The right starting question is not "should we adopt AI sourcing." It is a set of operational diagnostics. The point is not to count check marks. It is to find which of these you can answer with real numbers and which you can only answer in generalities.
- Do you know your 2nd-to-Final conversion rate by role family, measured rather than estimated?
- For candidates who don’t advance from 2nd to Final, do you have a documented reason from the hiring committee — or only a soft no? Soft-no rates above 30% are an evidence problem, not a candidate problem.
- How long does it take from completed 2nd interview to the decision to schedule a final round? If this number has grown by more than a week since 2024, the commitment process has slowed.
- When a hiring committee disagrees about advancing a candidate, what evidence resolves the disagreement? If the answer is "the recruiter’s gut" or "another interview," the evidence layer is too thin.
- What fraction of your shortlists are sourced from passive candidates not in any active applicant pool? If below 50%, you are competing for the same active candidates as every other employer.
- Have you run a structured AI sourcing test on a real open requisition in the last 12 months — or is your current view based on vendor demos?
- If a peer company announced 2× faster time-to-hire on senior roles tomorrow at the same fee structure, what is your concrete response?
12The honest take.
The Japan corporate hiring market is in a transition that will be obvious in retrospect.
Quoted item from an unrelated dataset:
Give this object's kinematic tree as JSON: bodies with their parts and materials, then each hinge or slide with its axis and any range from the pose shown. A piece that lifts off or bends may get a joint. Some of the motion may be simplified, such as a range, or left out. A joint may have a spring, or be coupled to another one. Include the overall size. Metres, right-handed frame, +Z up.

The 2nd-to-Final commitment decision has moved up in the average company by enough to compound a 31% reduction in placement throughput from the same starting candidate volume.
The companies that solve the evidence-quality problem at the top of the funnel will compound their hires through this period. The companies that don’t will run the same headcount strategy with materially fewer hires per quarter, and absorb the cost of the difference.
These systems are the worst they will ever be today. The pace of improvement in AI is not linear — invest now to stay ahead of your competition, or fall behind.
This is uncomfortable to read. It is more uncomfortable to act on. Doing nothing is a decision, the same as any other. It just looks more like the present, which makes it feel safer than it is.
13Methodology.
This is the technical backing for the findings above. Included for transparency rather than persuasion.
Dataset
Data covers March 2024 to March 2026 (25 months) across corporate clients in Japan. Published sample for this analysis: 3,852 resumes sent, 1,030 first interviews, 385 second interviews, 165 final interviews, 74 placements. This is a representative slice we share for external scrutiny — the firm’s complete placement record across the full client portfolio is not disclosed. Stage-to-stage progression takes roughly two weeks. For monthly aggregation, we apply a +1 month lag (2nd interviews in month M vs finals in month M+1).
Primary trend test
Mann-Kendall non-parametric test on rolling 6-month 2nd-to-Final conversion rates. Result: z = −2.42, p = 0.015. Chosen because it does not assume normality and is robust to outliers.
Breakpoint analysis
Tested every possible split in the monthly series. Strongest break at July 2025 (before: 52% avg, after: 37% avg, Welch’s t = 1.32, p = 0.20). The breakpoint does not reach p < 0.05 individually, but the overall trend does.
Other stages
All other funnel stages tested with identical methodology. Only 2nd-to-Final shows a significant declining trend. Final-to-Offer shows an improving trend but does not reach significance. Placement distribution is overdispersed (variance/mean = 1.82, well above Poisson expectation of 1.0). Quarterly or longer windows are the minimum reliable forecasting unit.
Caveats
25 months is a modest sample. December 2025 (8 placements) was an unusually strong month. Team capacity changes in late 2025 may partially contribute. The analysis locates the symptom; the AI sourcing thesis above proposes a structural answer to the cause.